Merger and Acquisition Accounting

Merger and Acquisition Accounting is done either by Purchase Method or by Pooling of Interests Method. There are some differences between these two accounting methods which are discussed in the following page.

Merger and Acquisition Accounting is done by using mainly two methods.
These two methods are the following:
  • Purchase Method
  • Pooling of Interests Method
    Purchase Method
    In this method, the asset and liabilities of the merged company are presented at their market values as on the date of acquisition.

    This is done in order to ensure that the resulting values of the accounting process are able to reflect the market values. Here, we are talking about the market value which was recorded before the final settlement of the acquisition deal that is the at the time of bargaining.

    In this process of Merger and Acquisition Accounting, the total liabilities of the joint company equals the sum of individual liabilities of the two separate firms. In this case, the purchase price determines the amount by which the acquiring firm's equity is going to increase.

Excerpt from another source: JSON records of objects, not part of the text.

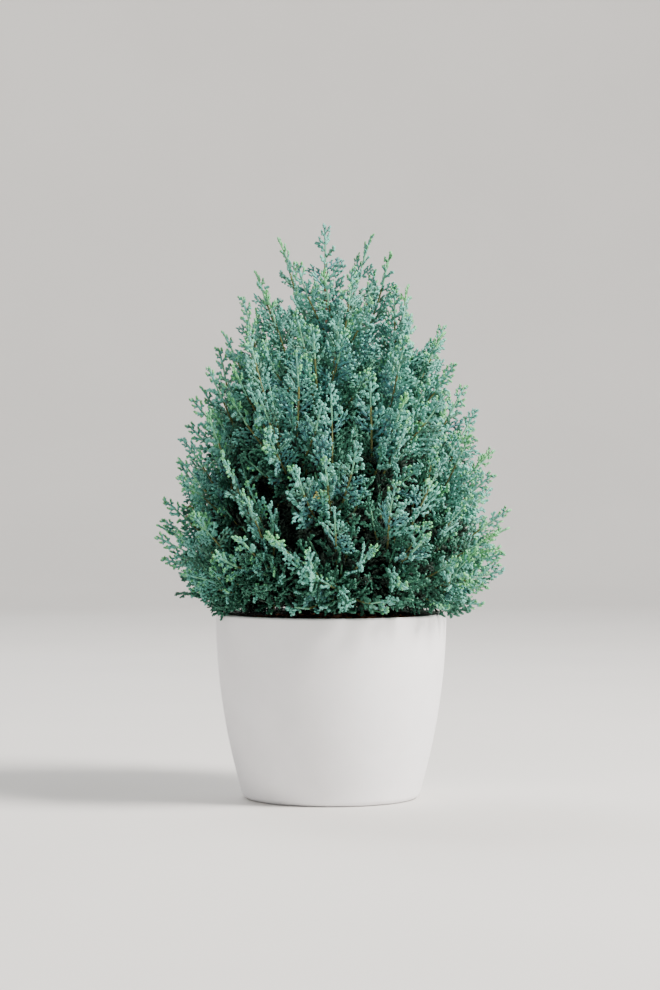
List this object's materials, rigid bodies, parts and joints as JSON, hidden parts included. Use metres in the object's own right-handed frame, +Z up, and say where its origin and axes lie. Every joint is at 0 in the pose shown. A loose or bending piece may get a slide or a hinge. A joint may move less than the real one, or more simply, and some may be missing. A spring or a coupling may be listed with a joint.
{
  "type": "potted lawson cypress",
  "caption": "Small potted conifer with a single upright trunk, upswept boughs and dense blue-green scale foliage in an egg-shaped crown, in a plain round white pot.",
  "frame": {"origin": "centre of the white pot's flat underside", "axes": "+Z up through the trunk to the leading shoot; the side seen in the picture faces -Y, and +X is to its right"},
  "size_m": [0.2294, 0.2181, 0.373],
  "materials": {
    "ceramic": "matte white with a very fine grain",
    "plastic": "matte black",
    "soil": "dark crumbly potting soil with bark chips",
    "bark": "red-brown bark, scaly on the trunk",
    "foliage": "waxy blue-green, lighter yellow-green at the tips"
  },
  "bodies": {
    "root": {"pot": "ceramic", "growing_pot": "plastic", "soil": "soil", "trunk": "bark", "bough_skirt_1": "bark", "bough_skirt_2": "bark", "bough_skirt_3": "bark", "bough_skirt_4": "bark", "bough_skirt_5": "bark", "bough_skirt_6": "bark", "bough_sweep_1": "bark", "bough_sweep_2": "bark", "bough_sweep_3": "bark", "bough_sweep_4": "bark", "bough_sweep_5": "bark", "bough_sweep_6": "bark", "bough_lower_1": "bark", "bough_lower_2": "bark", "bough_lower_3": "bark", "bough_lower_4": "bark", "bough_lower_5": "bark", "bough_middle_1": "bark", "bough_middle_2": "bark", "bough_middle_3": "bark", "bough_middle_4": "bark", "bough_middle_5": "bark", "foliage_skirt_1": "foliage", "foliage_skirt_2": "foliage", "foliage_skirt_3": "foliage", "foliage_skirt_4": "foliage", "foliage_skirt_5": "foliage", "foliage_skirt_6": "foliage", "foliage_sweep_1": "foliage", "foliage_sweep_2": "foliage", "foliage_sweep_3": "foliage", "foliage_sweep_4": "foliage", "foliage_sweep_5": "foliage", "foliage_sweep_6": "foliage", "foliage_lower_1": "foliage", "foliage_lower_2": "foliage", "foliage_lower_3": "foliage", "foliage_lower_4": "foliage", "foliage_lower_5": "foliage", "foliage_middle_1": "foliage", "foliage_middle_2": "foliage", "foliage_middle_3": "foliage", "foliage_middle_4": "foliage", "foliage_middle_5": "foliage", "foliage_upper_1": "foliage", "foliage_upper_2": "foliage", "foliage_upper_3": "foliage", "foliage_upper_4": "foliage", "foliage_high_1": "foliage", "foliage_high_2": "foliage", "foliage_high_3": "foliage", "foliage_top_1": "foliage", "foliage_top_2": "foliage", "foliage_leader": "foliage"}
  },
  "joints": []
}
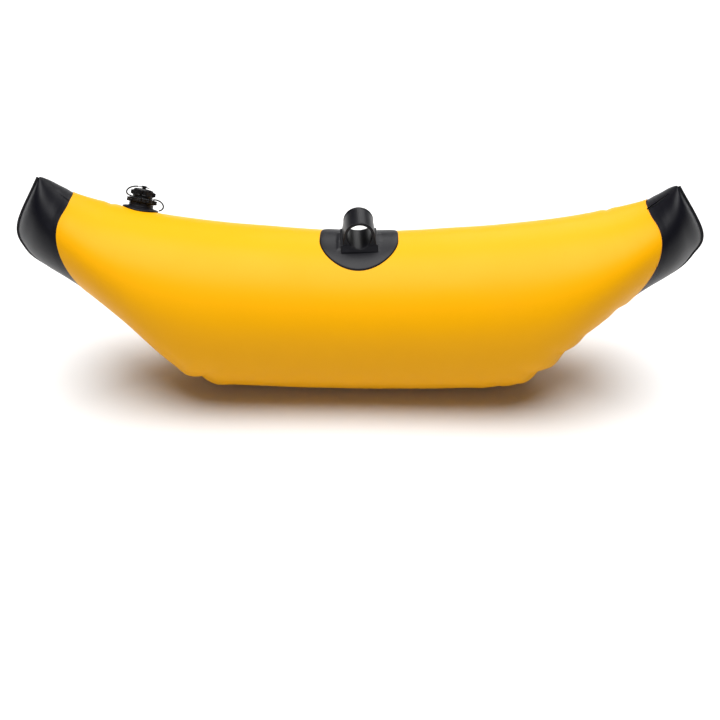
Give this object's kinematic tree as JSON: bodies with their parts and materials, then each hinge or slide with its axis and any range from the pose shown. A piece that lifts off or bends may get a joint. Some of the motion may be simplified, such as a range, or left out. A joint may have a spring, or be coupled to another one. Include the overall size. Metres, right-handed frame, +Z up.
{
  "type": "outrigger float",
  "caption": "Inflatable stabiliser float for a kayak: yellow welded air tube with upturned black ends, a screw-in inflation valve with tethered caps and a moulded socket for the cross arm.",
  "frame": {"origin": "under the middle of the float, at the level of the keel lip's lower edge", "axes": "+X along the float's length, away from the end with the valve; +Y along the arm socket's bore, to the side the valve leans to; +Z up"},
  "size_m": [0.932, 0.23, 0.3195],
  "materials": {
    "pvc_yellow": "satin coated fabric",
    "pvc_black": "satin coated fabric",
    "moulded_black": "soft moulded, satin",
    "valve_plastic": "moulded, satin",
    "gasket_rubber": "matt"
  },
  "bodies": {
    "float": {"hull_skin": "pvc_yellow", "left_tip_skin": "pvc_black", "right_tip_skin": "pvc_black", "socket_flange": "moulded_black", "arm_socket": "moulded_black", "valve_base": "moulded_black", "body_tether_strap": "valve_plastic"},
    "valve_carrier": {"body_tether_ring": "valve_plastic"},
    "valve_screw": {"valve_body": "valve_plastic", "body_gasket": "gasket_rubber", "flap_pin": "valve_plastic", "cap_tether_anchor": "valve_plastic", "cap_tether_strap": "valve_plastic"},
    "cap_carrier": {"cap_tether_ring": "valve_plastic"},
    "cap_screw": {"top_cap": "valve_plastic", "cap_gasket": "gasket_rubber"},
    "flap": {"check_flap": "gasket_rubber"}
  },
  "joints": [
    {"name": "valve_lift", "type": "slide", "parent": "float", "child": "valve_carrier", "axis": [0.1773, 0.5095, 0.842], "range_m": [0, 0.008], "deforming": ["body_tether_strap"]},
    {"name": "valve_turn", "type": "hinge", "parent": "valve_carrier", "child": "valve_screw", "pos_m": [-0.31, 0.057, 0.24258], "axis": [0.1773, 0.5095, 0.842], "range_deg": [0, 950]},
    {"name": "cap_lift", "type": "slide", "parent": "valve_screw", "child": "cap_carrier", "axis": [0.1773, 0.5095, 0.842], "range_m": [0, 0.009], "deforming": ["cap_tether_strap"]},
    {"name": "cap_turn", "type": "hinge", "parent": "cap_carrier", "child": "cap_screw", "pos_m": [-0.31, 0.057, 0.24258], "axis": [0.1773, 0.5095, 0.842], "range_deg": [0, 1060]},
    {"name": "flap_lift", "type": "slide", "parent": "valve_screw", "child": "flap", "axis": [-0.1773, -0.5095, -0.842], "range_m": [0, 0.0022], "stiffness_N_per_m": 40}
  ],
  "couplings": [
    {"joint": "valve_lift", "follows": "valve_turn", "m_per_rad": 0.00047746},
    {"joint": "cap_lift", "follows": "cap_turn", "m_per_rad": 0.00047746}
  ]
}
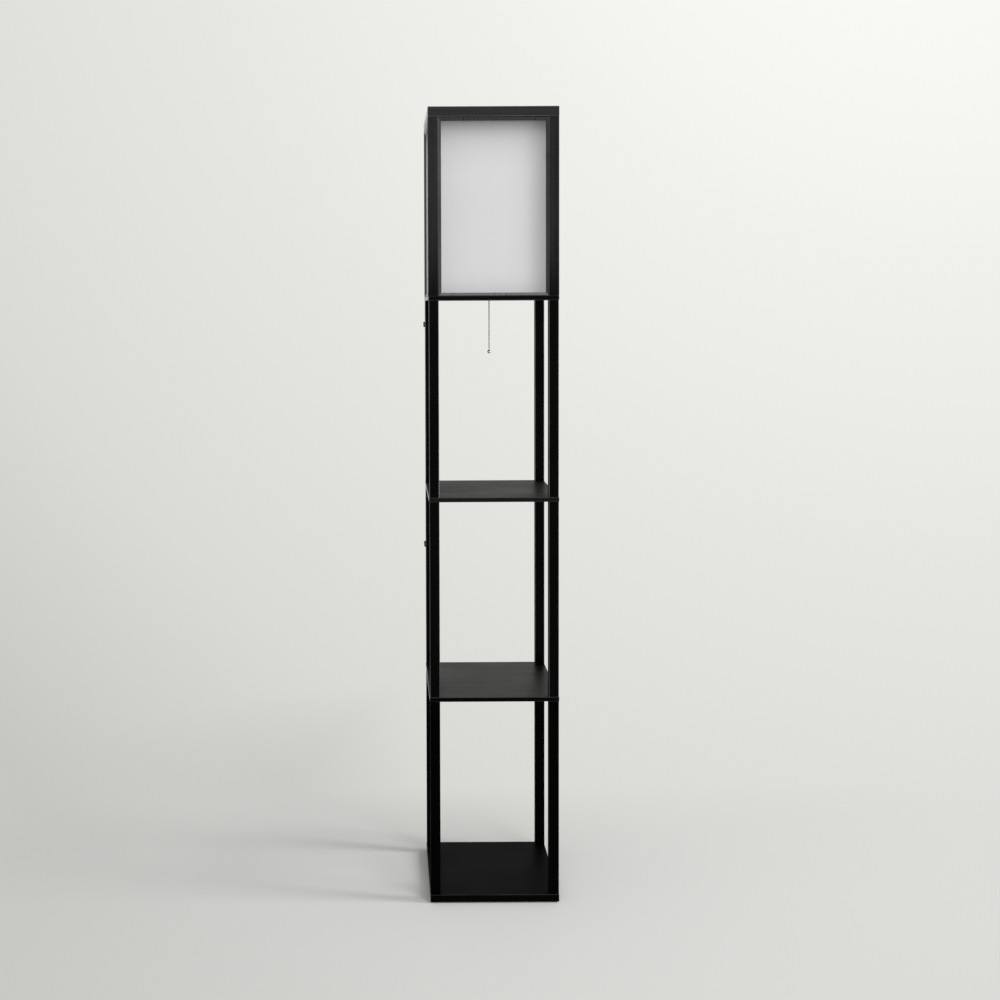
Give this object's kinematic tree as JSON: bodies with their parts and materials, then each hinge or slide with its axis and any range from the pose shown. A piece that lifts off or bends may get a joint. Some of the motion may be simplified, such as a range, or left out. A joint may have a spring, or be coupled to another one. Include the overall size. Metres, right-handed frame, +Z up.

    But, there are some drawbacks of this Purchase Method. When Merger and Acquisition Accounting is done through this Purchase Method, then there is a chance of over rating the Depreciation Charges. This is because, in Purchase Method, book value of assets are used in accounting, but the book value of assets is generally lower than the fair value if there is inflation in the economy.
    Pooling of Interests Method
    In this method of Accounting, transactions are considered as exchange of equity securities. Here, assets and liabilities of the two firms are combined according to their book value on the acquisition date. In this Pooling of Interests Method of accounting, total asset value of the joint company equals the sum of assets of the separate firms. In this case, the accounting income is found to be higher than in purchase accounting method as the depreciation in pooling method is calculated on the basis of historical book value of assets.